## EXERCISE AIM:
Quote verbatim the span of lines that begins the listing below and closes with the line containing "on its side.".

## GIVEN INFORMATION:
____________________
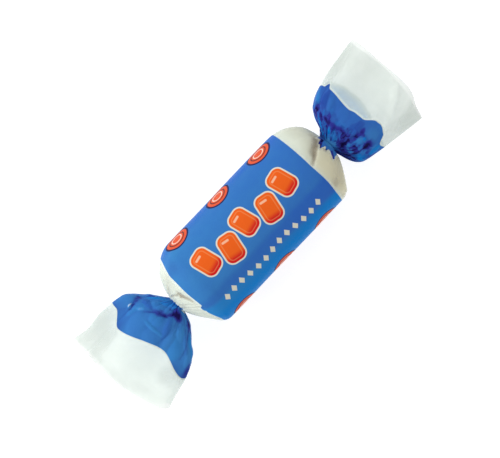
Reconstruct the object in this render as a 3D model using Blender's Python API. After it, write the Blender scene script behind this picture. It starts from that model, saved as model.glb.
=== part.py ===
"""A caramel candy in a twisted film wrapper, lying on its side.

Two pieces are modelled:
  liner  the caramel in its white waxed paper, a rounded roll whose ends are gathered into stubs
  film   the printed outer film, one open sleeve that hugs the roll, is drawn in at a neck on
         each side and opens out again into a fluted tail

The film follows one outer surface, worked out from the roll's size and the size of each end.
The liner is that surface moved inwards. X runs along the roll, Z is up, and the roll lies on a
narrow flattened strip. The origin is under the middle of the whole candy.
"""

from collections import namedtuple

import bpy
import numpy as np

MM = 0.001

# Driving dimensions, in millimetres.
ROLL_RADIUS = 9.15
FLAT_DEPTH = 0.35
FILM_WALL = 0.4
FILM_GAP = 0.3

# Pleats that gather the film at a neck, and the broad flutes that are left at a mouth.
PLEATS = 12
PLEAT_HEIGHT = 0.28
PLEAT_FADE = 3.2
FLUTES = 5
FLUTE_HEIGHT = 0.65
TWIST_TURN = 0.09

# Grid of the surface: columns around it, rows along each stretch of one end.
COLUMNS = 48
ROLL_ROWS = 4
SHOULDER_ROWS = 8
TAIL_ROWS = 9
TAIL_CROWDING = 1.7

# One side of a tail, at +Y or at -Y. At a distance d from the neck, its half width is
# neck_radius + gain * tanh((d / length) ** power) + slope * d, a quick flare and then a slow
# widening. The cut edge falls back by fall at that side.
Side = namedtuple("Side", "gain length power slope fall")

# One end of the candy. Lengths are in millimetres, counted outwards from the roll's middle:
#   shoulder     where the straight side stops
#   fullness     power of the superellipse from there to the neck: 2 is an ellipse, more is squarer
#   neck         where the film is drawn in, and neck_radius its radius there
#   reach        length of the tail from the neck to the middle of its cut edge
#   half_height  half of the mouth, upright
#   lift         how far the mouth's middle lies above the axis
#   flute_turn   turn of the flutes around the tail, in flutes
End = namedtuple(
    "End", "side shoulder fullness neck neck_radius reach half_height lift flute_turn plus minus"
)
LEFT = End(
    side=-1,
    shoulder=13.0,
    fullness=1.9,
    neck=20.1,
    neck_radius=1.9,
    reach=18.1,
    half_height=4.2,
    lift=-0.3,
    flute_turn=0.854,
    plus=Side(gain=7.1, length=3.65, power=1.17, slope=0.02, fall=-0.1),
    minus=Side(gain=6.3, length=4.0, power=0.9, slope=0.24, fall=3.3),
)
RIGHT = End(
    side=+1,
    shoulder=13.5,
    fullness=2.5,
    neck=21.6,
    neck_radius=2.2,
    reach=17.7,
    half_height=4.1,
    lift=-0.2,
    flute_turn=0.486,
    plus=Side(gain=6.4, length=3.5, power=1.1, slope=0.14, fall=0.5),
    minus=Side(gain=4.8, length=1.2, power=0.85, slope=0.1, fall=1.7),
)
# The mouth's upper and lower sides stand apart like one more side, level with both.
HEIGHT_LENGTH = 3.4
EDGE_POWER = 2.5

PRINTED_FILM = ("printed_film", (0.10, 0.27, 0.60), 0.22)
MILKY_FILM = ("milky_film", (0.78, 0.83, 0.80), 0.28)
WAXED_PAPER = ("waxed_paper", (0.72, 0.72, 0.64), 0.50)


def shoulder_rows(end):
    """Superellipse from the straight side to the neck: distance out, and radius."""
    last = np.arccos((end.neck_radius / ROLL_RADIUS) ** (end.fullness / 2))
    turn = np.linspace(0.0, last, SHOULDER_ROWS + 1)
    out = np.sin(turn) ** (2 / end.fullness)
    distance = end.shoulder + (end.neck - end.shoulder) * out / out[-1]
    radius = ROLL_RADIUS * np.cos(turn) ** (2 / end.fullness)
    return distance, radius


def tail_rows(end):
    """Share of the tail's reach for each row beyond the neck, closer together near it."""
    return (np.arange(1, TAIL_ROWS + 1) / TAIL_ROWS) ** TAIL_CROWDING


def half_width(end, side, distance):
    """Half width of a tail on one side, at distances beyond the neck."""
    flare = np.tanh((distance / side.length) ** side.power)
    return end.neck_radius + side.gain * flare + side.slope * distance


def end_rows(end):
    """Rows of one end from the shoulder out: distance, half widths at +Y and at -Y, half
    height, share of the tail's reach, and how strongly the film is pleated there."""
    distance, radius = shoulder_rows(end)
    share = tail_rows(end)
    beyond = end.reach * share
    height = end.neck_radius + (end.half_height - end.neck_radius) * np.tanh(beyond / HEIGHT_LENGTH)
    drawn_in = (distance - end.shoulder) / (end.neck - end.shoulder)
    return (
        np.concatenate([distance, end.neck + beyond]),
        np.concatenate([radius, half_width(end, end.plus, beyond)]),
        np.concatenate([radius, half_width(end, end.minus, beyond)]),
        np.concatenate([radius, height]),
        np.concatenate([np.zeros_like(distance), share]),
        np.concatenate([drawn_in**4, np.exp(-beyond / PLEAT_FADE)]),
    )


def end_surface(end, angle):
    """Smooth surface of one end, and the height of its pleats and flutes, as grids.

    Each row is half an ellipse at +Y and half of another at -Y. Towards the mouth both sides
    fall back, as a straight cut does once its middle is gathered.
    """
    distance, plus, minus, height, share, pleated = (rows[:, None] for rows in end_rows(end))
    across = np.cos(angle)[None, :]
    fall = np.where(across > 0, end.plus.fall, end.minus.fall) * np.abs(across) ** EDGE_POWER
    smooth = np.stack(
        [
            end.side * (distance - share * fall),
            np.where(across > 0, plus, minus) * across,
            height * np.sin(angle)[None, :] + end.lift * share,
        ],
        axis=-1,
    )
    pleats = np.cos(PLEATS * (angle[None, :] + TWIST_TURN * (distance - end.neck)))
    flutes = np.cos(FLUTES * angle[None, :] + 2 * np.pi * end.flute_turn)
    rise = PLEAT_HEIGHT * pleated * pleats + FLUTE_HEIGHT * share * flutes
    return smooth, rise


def candy_surface():
    """The whole outer surface from the mouth at -X to the mouth at +X, and its pleat heights."""
    angle = np.arange(COLUMNS) * 2 * np.pi / COLUMNS
    left, left_rise = (grid[::-1] for grid in end_surface(LEFT, angle))
    right, right_rise = end_surface(RIGHT, angle)
    share = np.linspace(0, 1, ROLL_ROWS + 1)[1:-1, None, None]
    roll = left[-1] * (1 - share) + right[0] * share
    flat = np.zeros(roll.shape[:2])
    return np.concatenate([left, roll, right]), np.concatenate([left_rise, flat, right_rise])


def outward(surface):
    """Unit normals of a grid of rows around the X axis, pointing away from it."""
    along = np.gradient(surface, axis=0)
    around = np.roll(surface, -1, axis=1) - np.roll(surface, 1, axis=1)
    normal = np.cross(around, along)
    return normal / np.linalg.norm(normal, axis=-1, keepdims=True)


def layer(surface, rise, depth):
    """The pleated surface moved inwards by a depth, with the strip flattened that it lies on."""
    grid = surface + outward(surface) * (rise[..., None] - depth)
    floor = -(ROLL_RADIUS - FLAT_DEPTH) + depth
    grid[..., 2] = np.maximum(grid[..., 2], floor)
    return grid


def skin_faces(first, rows, inwards=False):
    """Quads over a grid of closed rows whose points start at an index."""
    faces = []
    for row in range(rows - 1):
        for column in range(COLUMNS):
            here = first + row * COLUMNS
            beside = (column + 1) % COLUMNS
            quad = (
                here + column,
                here + beside,
                here + COLUMNS + beside,
                here + COLUMNS + column,
            )
            faces.append(quad[::-1] if inwards else quad)
    return faces


def rim_faces(outer, inner):
    """Quads that join two closed rows, given the index where each starts."""
    faces = []
    for column in range(COLUMNS):
        beside = (column + 1) % COLUMNS
        faces.append((outer + beside, outer + column, inner + column, inner + beside))
    return faces


def cap_faces(first, tip):
    """Triangles from a closed row to one point beyond it."""
    return [(first + (column + 1) % COLUMNS, first + column, tip) for column in range(COLUMNS)]


def material(name, colour, roughness):
    """Plain Principled material, not metallic."""
    made = bpy.data.materials.new(name)
    made.use_nodes = True
    shader = made.node_tree.nodes["Principled BSDF"]
    shader.inputs["Base Color"].default_value = (*colour, 1.0)
    shader.inputs["Roughness"].default_value = roughness
    shader.inputs["Metallic"].default_value = 0.0
    return made


def add_object(name, points, faces, materials):
    """One smooth-shaded object from points in millimetres."""
    mesh = bpy.data.meshes.new(name)
    mesh.from_pydata((points * MM).tolist(), [], faces)
    for made in materials:
        mesh.materials.append(made)
    mesh.shade_smooth()
    mesh.update()
    part = bpy.data.objects.new(name, mesh)
    bpy.context.collection.objects.link(part)
    return part


def add_film(surface, rise, origin):
    """The sleeve: an outer and an inner skin, joined at the cut edge of each mouth."""
    rows = len(surface)
    outer = layer(surface, rise, 0.0)
    inner = layer(surface, rise, FILM_WALL)
    points = np.concatenate([outer.reshape(-1, 3), inner.reshape(-1, 3)]) - origin
    inside = rows * COLUMNS
    last = (rows - 1) * COLUMNS
    faces = skin_faces(0, rows) + skin_faces(inside, rows, inwards=True)
    faces += rim_faces(0, inside)
    faces += [face[::-1] for face in rim_faces(last, inside + last)]
    film = add_object("film", points, faces, [material(*PRINTED_FILM), material(*MILKY_FILM)])
    colour_tails(film, origin)
    return film


def colour_tails(film, origin):
    """The print stops half way along each tail, and the film beyond it is milky."""
    for face in film.data.polygons:
        along = face.center.x / MM + origin[0]
        end = LEFT if along < 0 else RIGHT
        if abs(along) > end.neck + end.reach / 2:
            face.material_index = 1


def add_liner(surface, rise, origin):
    """The roll: the surface between the necks moved inwards, with a rounded tip on each stub."""
    first = TAIL_ROWS
    rows = len(surface) - 2 * TAIL_ROWS
    grid = layer(surface, rise, FILM_WALL + FILM_GAP)[first : first + rows]
    tips = grid[[0, -1]].mean(axis=1)
    tips[:, 0] += [-FILM_GAP, FILM_GAP]
    points = np.concatenate([grid.reshape(-1, 3), tips]) - origin
    last = (rows - 1) * COLUMNS
    tip = rows * COLUMNS
    faces = skin_faces(0, rows) + cap_faces(0, tip)
    faces += [face[::-1] for face in cap_faces(last, tip + 1)]
    return add_object("liner", points, faces, [material(*WAXED_PAPER)])


def build():
    for old in list(bpy.data.objects):
        bpy.data.objects.remove(old)
    surface, rise = candy_surface()
    skin = layer(surface, rise, 0.0).reshape(-1, 3)
    low, high = skin.min(axis=0), skin.max(axis=0)
    origin = np.array([(low[0] + high[0]) / 2, (low[1] + high[1]) / 2, low[2]])
    add_film(surface, rise, origin)
    add_liner(surface, rise, origin)


build()
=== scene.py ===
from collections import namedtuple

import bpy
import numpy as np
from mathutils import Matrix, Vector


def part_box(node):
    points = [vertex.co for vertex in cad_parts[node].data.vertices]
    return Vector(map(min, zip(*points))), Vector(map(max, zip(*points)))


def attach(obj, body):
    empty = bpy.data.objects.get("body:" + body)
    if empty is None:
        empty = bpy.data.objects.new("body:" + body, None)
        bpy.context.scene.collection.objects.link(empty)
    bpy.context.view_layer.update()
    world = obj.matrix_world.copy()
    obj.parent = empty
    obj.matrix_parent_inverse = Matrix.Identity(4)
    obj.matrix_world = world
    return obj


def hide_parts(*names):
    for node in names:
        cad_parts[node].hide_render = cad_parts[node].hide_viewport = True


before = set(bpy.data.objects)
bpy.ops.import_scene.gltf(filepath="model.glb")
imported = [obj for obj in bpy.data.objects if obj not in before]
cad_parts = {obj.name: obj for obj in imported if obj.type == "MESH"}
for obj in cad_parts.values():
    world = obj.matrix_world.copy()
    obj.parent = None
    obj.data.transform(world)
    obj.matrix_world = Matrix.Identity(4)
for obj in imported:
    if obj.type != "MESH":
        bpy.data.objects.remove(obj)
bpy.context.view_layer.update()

# Looks of a caramel candy in a twisted film wrapper. The film is one thin sheet: blue with a
# pattern over the roll, bare and milky over the roll's rounded ends, blue again at both twists and
# bare again at both tails. Under it lies the roll in its waxed paper.
#
# Shapes are worked out in millimetres around the roll's axis, with x counted from the middle of
# the label, and are moved to the frame's place at the end.

MM = 0.001

# ---------- sizes, as in the part's source

ROLL_RADIUS = 9.15
FLAT_DEPTH = 0.35
HEIGHT_LENGTH = 3.4
FLUTES = 5
FLUTE_HEIGHT = 0.65

Side = namedtuple("Side", "gain length power slope fall")
End = namedtuple(
    "End", "side shoulder fullness neck neck_radius reach half_height lift flute_turn plus minus"
)
LEFT = End(
    side=-1, shoulder=13.0, fullness=1.9, neck=20.1, neck_radius=1.9, reach=18.1,
    half_height=4.2, lift=-0.3, flute_turn=0.854,
    plus=Side(gain=7.1, length=3.65, power=1.17, slope=0.02, fall=-0.1),
    minus=Side(gain=6.3, length=4.0, power=0.9, slope=0.24, fall=3.3),
)
RIGHT = End(
    side=+1, shoulder=13.5, fullness=2.5, neck=21.6, neck_radius=2.2, reach=17.7,
    half_height=4.1, lift=-0.2, flute_turn=0.486,
    plus=Side(gain=6.4, length=3.5, power=1.1, slope=0.14, fall=0.5),
    minus=Side(gain=4.8, length=1.2, power=0.85, slope=0.1, fall=1.7),
)

# ---------- finer sizes of the looks

COLUMNS = 320
ROLL_ROWS = 24
SHOULDER_ROWS = 58
TAIL_ROWS = 140
TAIL_CROWDING = 1.45
FILM_THICKNESS = 0.05
PAPER_DEPTH = 0.14
# How squarely each mouth is cut, and how much longer its lower layer is.
EDGE_POWER = {-1: 3.3, +1: 2.7}
UNDER_LAYER_LONGER = 1.0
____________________
## OUTPUT BELOW:
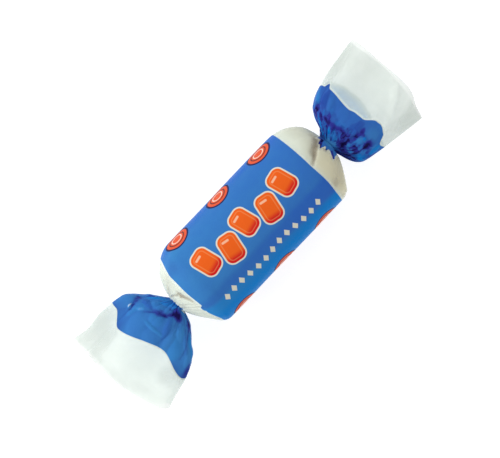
Reconstruct the object in this render as a 3D model using Blender's Python API. After it, write the Blender scene script behind this picture. It starts from that model, saved as model.glb.
=== part.py ===
"""A caramel candy in a twisted film wrapper, lying on its side.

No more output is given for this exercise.